Exercise inputs
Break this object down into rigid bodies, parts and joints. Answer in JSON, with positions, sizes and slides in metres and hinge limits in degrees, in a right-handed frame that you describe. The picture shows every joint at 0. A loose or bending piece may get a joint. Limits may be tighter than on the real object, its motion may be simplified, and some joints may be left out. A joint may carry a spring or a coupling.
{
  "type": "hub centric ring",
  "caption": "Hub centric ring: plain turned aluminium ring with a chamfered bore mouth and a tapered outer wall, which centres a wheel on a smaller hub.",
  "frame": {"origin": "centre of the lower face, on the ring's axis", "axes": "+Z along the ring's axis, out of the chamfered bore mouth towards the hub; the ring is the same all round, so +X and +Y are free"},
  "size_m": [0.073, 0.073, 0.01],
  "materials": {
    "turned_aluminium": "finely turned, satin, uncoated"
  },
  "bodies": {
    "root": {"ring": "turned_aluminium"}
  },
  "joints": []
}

--

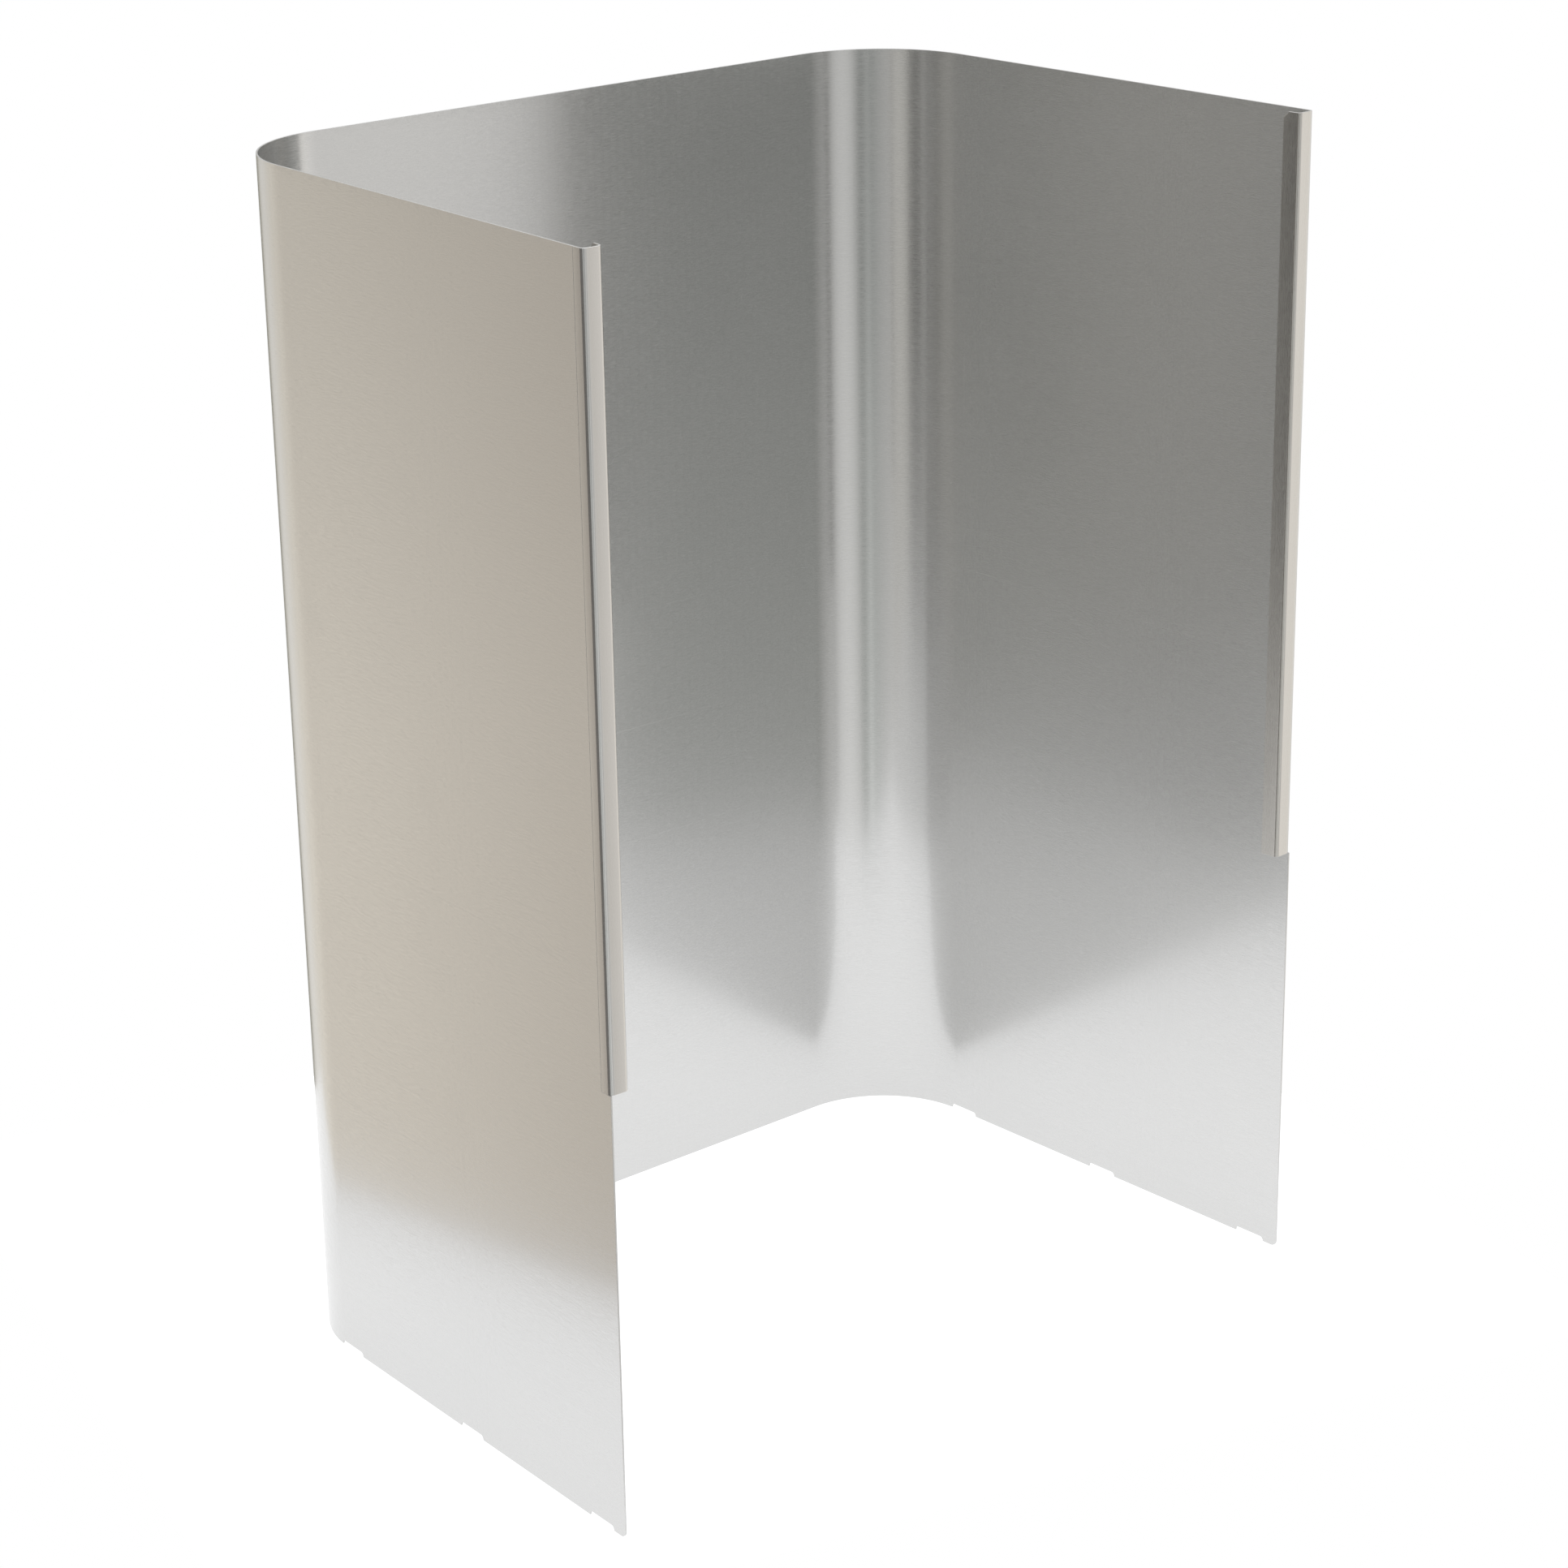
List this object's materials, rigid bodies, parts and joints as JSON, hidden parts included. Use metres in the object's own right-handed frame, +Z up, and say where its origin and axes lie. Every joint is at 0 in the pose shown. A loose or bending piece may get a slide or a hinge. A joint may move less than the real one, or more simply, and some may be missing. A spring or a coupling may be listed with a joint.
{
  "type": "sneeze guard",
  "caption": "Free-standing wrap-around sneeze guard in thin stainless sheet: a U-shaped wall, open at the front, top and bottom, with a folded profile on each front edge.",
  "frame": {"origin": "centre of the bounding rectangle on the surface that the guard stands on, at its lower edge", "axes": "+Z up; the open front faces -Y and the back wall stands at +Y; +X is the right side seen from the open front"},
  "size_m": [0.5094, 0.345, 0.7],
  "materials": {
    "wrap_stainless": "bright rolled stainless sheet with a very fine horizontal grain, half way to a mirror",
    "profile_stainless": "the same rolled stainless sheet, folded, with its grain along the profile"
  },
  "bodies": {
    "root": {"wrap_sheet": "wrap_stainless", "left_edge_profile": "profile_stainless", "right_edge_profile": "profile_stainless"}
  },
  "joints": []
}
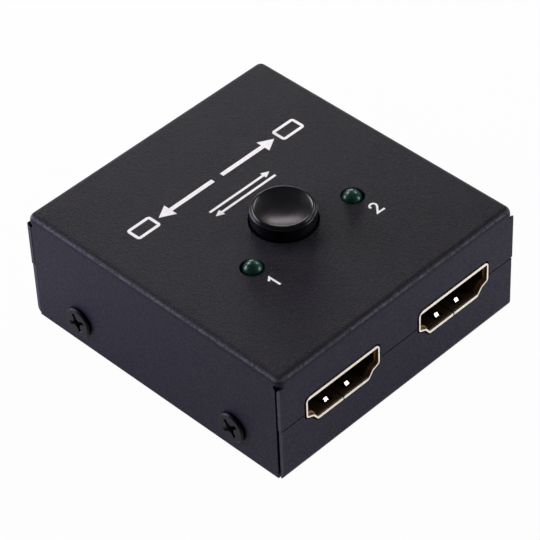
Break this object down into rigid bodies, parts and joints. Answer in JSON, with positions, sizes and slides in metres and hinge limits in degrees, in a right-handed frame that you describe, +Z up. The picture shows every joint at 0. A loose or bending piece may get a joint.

...

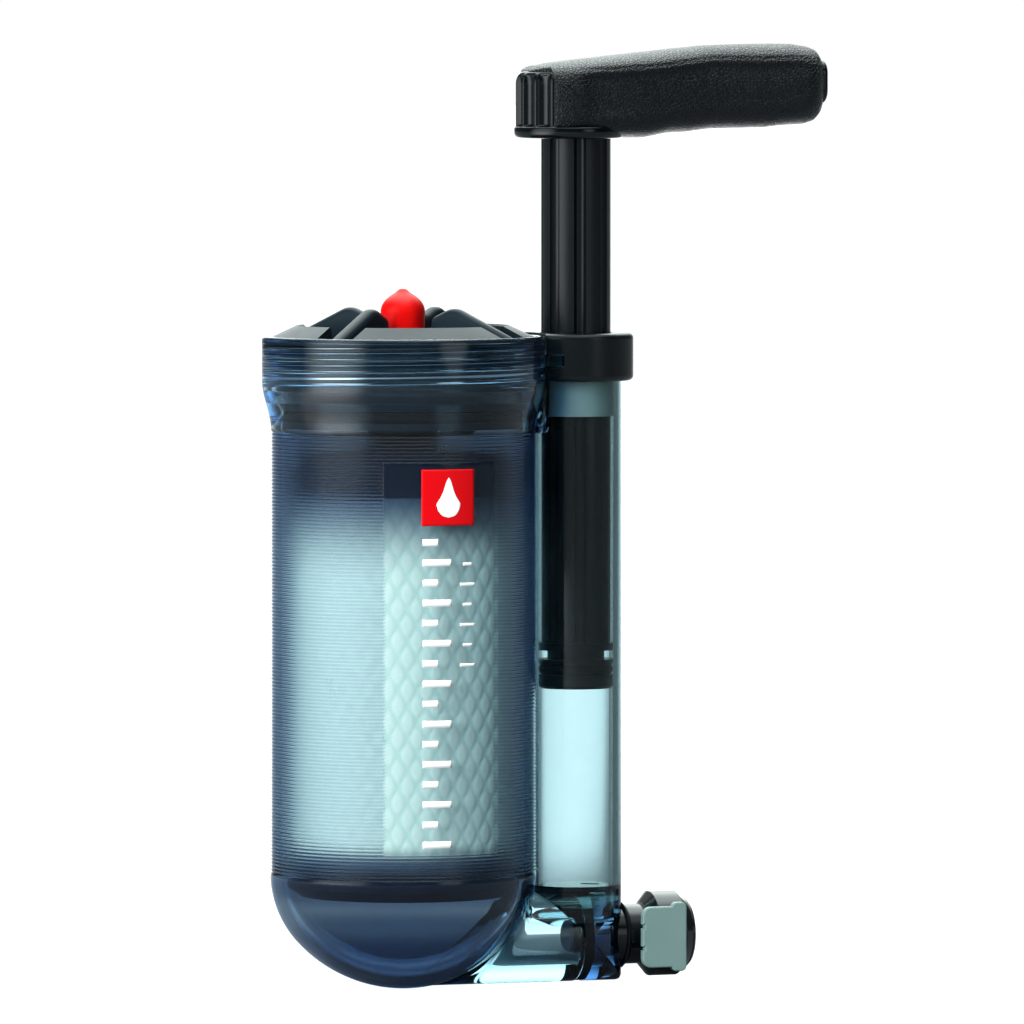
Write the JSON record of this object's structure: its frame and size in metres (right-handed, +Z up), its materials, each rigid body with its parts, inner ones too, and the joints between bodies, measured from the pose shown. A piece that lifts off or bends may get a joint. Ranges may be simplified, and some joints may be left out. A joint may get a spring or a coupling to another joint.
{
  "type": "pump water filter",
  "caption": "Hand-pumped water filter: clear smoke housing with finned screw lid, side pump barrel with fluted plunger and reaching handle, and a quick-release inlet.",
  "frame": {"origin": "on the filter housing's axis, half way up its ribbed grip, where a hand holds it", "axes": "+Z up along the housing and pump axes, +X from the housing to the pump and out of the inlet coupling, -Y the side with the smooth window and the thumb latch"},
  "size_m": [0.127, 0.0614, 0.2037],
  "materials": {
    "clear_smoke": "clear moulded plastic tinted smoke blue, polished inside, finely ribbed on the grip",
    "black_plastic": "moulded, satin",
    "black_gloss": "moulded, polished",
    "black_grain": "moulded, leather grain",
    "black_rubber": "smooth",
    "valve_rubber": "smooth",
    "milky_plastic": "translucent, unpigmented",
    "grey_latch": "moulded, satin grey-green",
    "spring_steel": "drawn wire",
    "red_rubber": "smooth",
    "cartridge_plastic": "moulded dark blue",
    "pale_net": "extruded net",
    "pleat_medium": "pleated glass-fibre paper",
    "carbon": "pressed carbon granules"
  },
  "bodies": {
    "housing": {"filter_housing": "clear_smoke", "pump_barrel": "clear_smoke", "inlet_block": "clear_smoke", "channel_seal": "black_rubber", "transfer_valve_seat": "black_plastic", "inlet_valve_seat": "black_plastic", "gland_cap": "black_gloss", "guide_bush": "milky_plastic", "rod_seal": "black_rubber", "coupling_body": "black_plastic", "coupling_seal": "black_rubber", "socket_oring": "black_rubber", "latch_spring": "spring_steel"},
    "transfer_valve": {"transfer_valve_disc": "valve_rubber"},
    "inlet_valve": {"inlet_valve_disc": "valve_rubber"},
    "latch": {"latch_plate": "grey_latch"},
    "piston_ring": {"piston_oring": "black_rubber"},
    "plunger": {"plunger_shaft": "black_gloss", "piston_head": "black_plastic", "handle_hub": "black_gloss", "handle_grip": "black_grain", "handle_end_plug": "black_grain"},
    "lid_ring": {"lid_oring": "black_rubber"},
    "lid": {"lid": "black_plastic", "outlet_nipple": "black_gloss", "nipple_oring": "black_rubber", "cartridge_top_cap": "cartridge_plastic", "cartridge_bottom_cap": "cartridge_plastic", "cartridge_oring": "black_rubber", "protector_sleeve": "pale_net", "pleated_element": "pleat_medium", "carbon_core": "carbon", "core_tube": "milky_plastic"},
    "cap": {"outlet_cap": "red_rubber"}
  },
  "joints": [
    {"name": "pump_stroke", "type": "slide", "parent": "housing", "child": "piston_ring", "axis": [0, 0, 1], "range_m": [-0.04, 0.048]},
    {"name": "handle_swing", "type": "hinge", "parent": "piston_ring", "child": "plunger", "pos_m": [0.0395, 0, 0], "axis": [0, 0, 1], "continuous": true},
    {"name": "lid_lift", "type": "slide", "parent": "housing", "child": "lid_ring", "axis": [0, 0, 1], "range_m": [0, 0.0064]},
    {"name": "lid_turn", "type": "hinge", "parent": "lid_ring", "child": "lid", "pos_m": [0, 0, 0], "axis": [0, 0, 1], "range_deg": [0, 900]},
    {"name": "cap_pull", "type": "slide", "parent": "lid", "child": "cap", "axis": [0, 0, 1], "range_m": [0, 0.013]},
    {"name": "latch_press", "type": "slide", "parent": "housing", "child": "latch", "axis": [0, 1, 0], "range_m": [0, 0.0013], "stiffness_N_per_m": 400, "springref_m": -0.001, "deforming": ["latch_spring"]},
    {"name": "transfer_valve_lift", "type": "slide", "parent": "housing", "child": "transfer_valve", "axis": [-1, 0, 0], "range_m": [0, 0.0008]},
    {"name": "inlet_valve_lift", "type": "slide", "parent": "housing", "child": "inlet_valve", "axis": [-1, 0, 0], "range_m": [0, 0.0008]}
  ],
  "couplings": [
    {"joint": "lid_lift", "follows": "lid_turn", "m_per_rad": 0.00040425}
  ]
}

Problem to solve
Copy in full each line that holds the word "bending".

Final answer
Break this object down into rigid bodies, parts and joints. Answer in JSON, with positions, sizes and slides in metres and hinge limits in degrees, in a right-handed frame that you describe. The picture shows every joint at 0. A loose or bending piece may get a joint. Limits may be tighter than on the real object, its motion may be simplified, and some joints may be left out. A joint may carry a spring or a coupling.
List this object's materials, rigid bodies, parts and joints as JSON, hidden parts included. Use metres in the object's own right-handed frame, +Z up, and say where its origin and axes lie. Every joint is at 0 in the pose shown. A loose or bending piece may get a slide or a hinge. A joint may move less than the real one, or more simply, and some may be missing. A spring or a coupling may be listed with a joint.
Break this object down into rigid bodies, parts and joints. Answer in JSON, with positions, sizes and slides in metres and hinge limits in degrees, in a right-handed frame that you describe, +Z up. The picture shows every joint at 0. A loose or bending piece may get a joint.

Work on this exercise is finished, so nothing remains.